Живой из всей семьи она не помнит даже маму. Отец погиб в Галиции, когда она была еще совсем крошкой, мать умерла от тифа в девятнадцатом году, братьев без вести разметала Гражданская война. Кто знает, может быть, они живы? Но приведет ли Господь свидеться? Подростками братья на нее внимания почти не обращали, ей же из детской казались исполинами, такими же, как няня, мама, да и вообще все взрослые. В те годы ее гораздо больше интересовали: серая в яблоках деревянная лошадка на красных колесиках, которую за серебряную уздечку она возила по ковру детской; напольные часы в гостиной, пугавшие внезапным бронзовым боем; легкокрылый голубиный всплеск за окном, кухонная жительница – кошка Земфира и содержимое угольной корзины. Так и остались бы братья для Оленьки лопоухими гимназистами, изо всех сил сдерживающими смех при виде фотографа, головой залезшего в деревянный ящик на треноге, если бы про их привычки, проказы, болезни и по сей день не повествовала без устали старая няня Корнеевна. От нее-то Оленька и узнала, что «Николка поумней, похитрее был, заводила на все шалости, болел много: и тебе краснуха, и корь, и дифтерит, и из гимназии его выгоняли – в варьете нос к носу с директором столкнулся, а тот, хошь и пьяный да весь в помаде, а все ж узнал мальца, греховодник старый. Гимназистам, значится, туда дорога заказана, а начальству – здравствуйте? Зато Сергей – здоровый бутуз рос, один раз токо болел, да и то, када думали, что он ртуть из разбитого градусника выпил – химиком хотел стать, чуть плиту на кухне не подзорвал. У того потом тож неприятности вышли, в ниверситете. Хтой-то там у них бомбы навострился делать, ну вот Сережу нашего в участок и таскали. Слава богу, все обошлось, а то маменька уж больно переживали».

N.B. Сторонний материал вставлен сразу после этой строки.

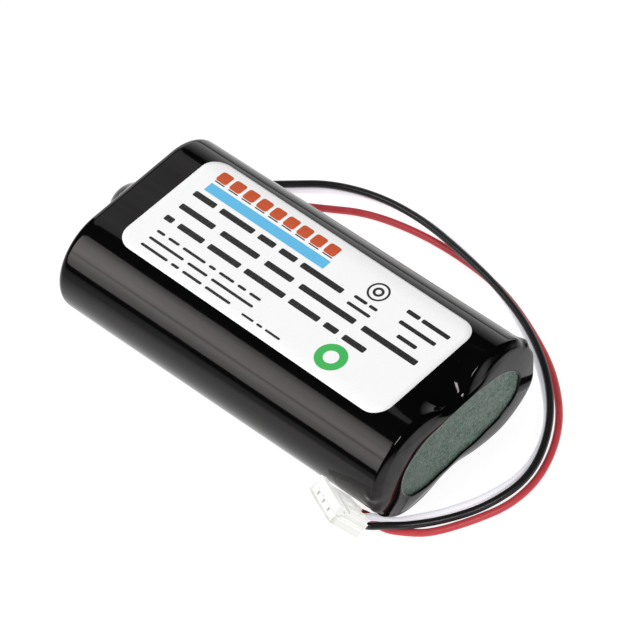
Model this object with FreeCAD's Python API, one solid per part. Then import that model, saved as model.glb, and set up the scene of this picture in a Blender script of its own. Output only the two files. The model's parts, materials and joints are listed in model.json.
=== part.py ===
"""Two-cell lithium-ion battery pack in shrink film, with a three-wire lead and its plug.

Frame: +X along the pack towards the series-link end, +Y across it, +Z up.
The origin is the centre of the pack's flat underside. Millimetres.
Each piece is one STEP file in parts/, named after its node.
"""
import FreeCAD, Part
import math
import os
from FreeCAD import Placement, Rotation, Vector

# ---------------------------------------------------------------- driving dimensions
PACK_LENGTH = 69.5
PACK_WIDTH = 37.6
PACK_HEIGHT = 19.1
FILM = 0.25                      # wall of the shrink film on the sides
LIP = 0.30                       # the film where it folds over the ends
END_ROUND = 1.7                  # outer radius of the film's end edges
CLEAR = 0.02                     # gap left between two pieces that only rest on each other

FILM_R = PACK_HEIGHT / 2         # outer radius of the film round a cell
AXIS_Y = PACK_WIDTH / 2 - FILM_R
AXIS_Z = PACK_HEIGHT / 2
HALF_LENGTH = PACK_LENGTH / 2

# How far the film draws in between the cells at the series-link end.
TAPER_LENGTH = 3.55
TOP_DIP = 2.8
BOTTOM_DIP = 0.8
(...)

Рассказы эти были для Оленьки дороже всего на свете, и собственные ее молочные воспоминания о солнечных квадратах на красном паркете, источающих жар кафельных плитках, запахе березовых дров, маминых капель, ванильной мягкости ее щеки переплетались с обстоятельными сведениями Корнеевны: «Слава богу, до революции хорошо жили, не жаловались, батюшка при штабе служили. Матрена-кухарка кажин ден до блеска ему сапоги наяривала. А тот бывало со службы вернется, у буфета рюмку примет, вздрогнет: «Бон сава», скажет, Антонина Корнеевна, а кака така сава? Сурьезный, а глаза веселые. Все надо мной подшучивал. Однажды напужал, что в Германии мухи живут, которы, что наши грачи, на зиму в Африку улетают. Сами белы, глаза красны, а во тьме огнем горят. Я, помнится, ночи не спала, все боялась, как бы их к нам ветром не надуло. Насилу успокоили. А вот маменька, Анна Прокофьевна, никогда не шутили – недомогали часто, все «Жопена» какого-то на роялях играли и романы читали, да все не по-нашему, а по-французски да по-немецки. А уж гостей любили, в Рождество елку под самый потолок наряжали, а под ней подарки. Помню, в десятом году мне аккурат енту вот шаль презентовали». Корнеевна поводила сутулыми от старости плечами, укрытыми давно обветшавшей шалью, а Оленьке казалось, что и сама она помнит елку, праздничный шум голосов в гостиной, няню, подносящую ее на руках к распушившей лапы красавице в золотых шарах и серебряном дожде.
Сколько раз, прежде чем уснуть под гнусавое пение соседского граммофона, звон посуды и разъяренной кухонной свары, она просила: «Нянь, а помнишь, как Николка на катке потерялся?» Корнеевна тяжело усаживалась на стул рядом с Оленькиной тахтой: «Дак ведь как не помнить: замерзли, Сережа еле живой от холода, а как без Николая домой идти? Темнеет. Эх, думаю, пропала моя головушка. Токо смотрю – ведут героя. Пошел у ворот с извозчиками беседовать. Думал, его за спасибо на лошадке покатают, а те, не будь дураки, к городовому его спровадили». Оленька уже слышала этот и подобные рассказы, но всякий раз с радостью и умилением ловила новые детали, которыми Корнеевне удавалось расцветить картинки прошлого: то это были «жесткие, что твой рыбий хвост» усы городового, то «сладкие, как девичьи сны» пирожные, которыми братцев угощали в кондитерской «Рауль».